Le bailleur social n’est pourtant plus sous la tutelle de la mairie depuis le 1er janvier 2019. « Cette annonce, qui est du ressort du seul conseil d’administration de l’OPH et non de la ville comme elle l’a précisé, n’a actuellement pas de base juridique et fragiliserait la structure financière de l’OPH », affirme de son côté, Jonathan Berrebi, président de l’OPH dans le courrier daté du 29 avril adressé à ses locataires. Le bailleur, qui se dit en « plein redressement », estime que « les équilibres financiers précaires » ne permettent pas l’exonération des loyers. L’organisme rappelle néanmoins que des mesures individuelles peuvent être mises en place.
Bras de fer
La tension est montée d’un cran ce jeudi après-midi avec la réponse cinglante de la mairie qui a réaffirmé ses intentions. « Cette exonération sera bien présentée en conseil d’administration de l’OPH, seul organe capable de prendre une telle décision. Il ne s’agit donc absolument pas d’un effet d’annonce », indique le communiqué. Mardi, dix administrateurs du conseil d’administration, parmi lesquels le maire sortant de Bobigny, Stéphane de Paoli et le candidat de la majorité, Christian Bartholomé (arrivé en deuxième position lors du premier tour des élections municipales en mars), ont réclamé la tenue de ce conseil extraordinaire portant exclusivement sur cette question.

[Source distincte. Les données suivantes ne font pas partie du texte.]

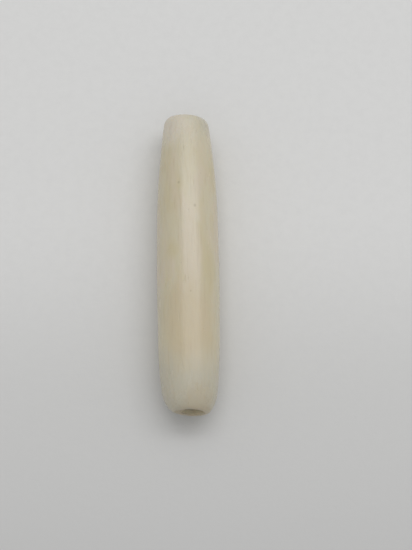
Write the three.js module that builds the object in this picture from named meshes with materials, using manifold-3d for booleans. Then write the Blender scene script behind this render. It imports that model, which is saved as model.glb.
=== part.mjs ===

Sur le fond, la position avancée par la mairie n’a pas changé : la municipalité affirme que la subvention de 800.000 euros au bénéfice de l’office HLM sera votée au mois de juin et enjoint l’OPH à prendre à son compte la même somme compte tenu des « économies réalisables ». Un véritable bras de fer auquel assistent impuissant les locataires.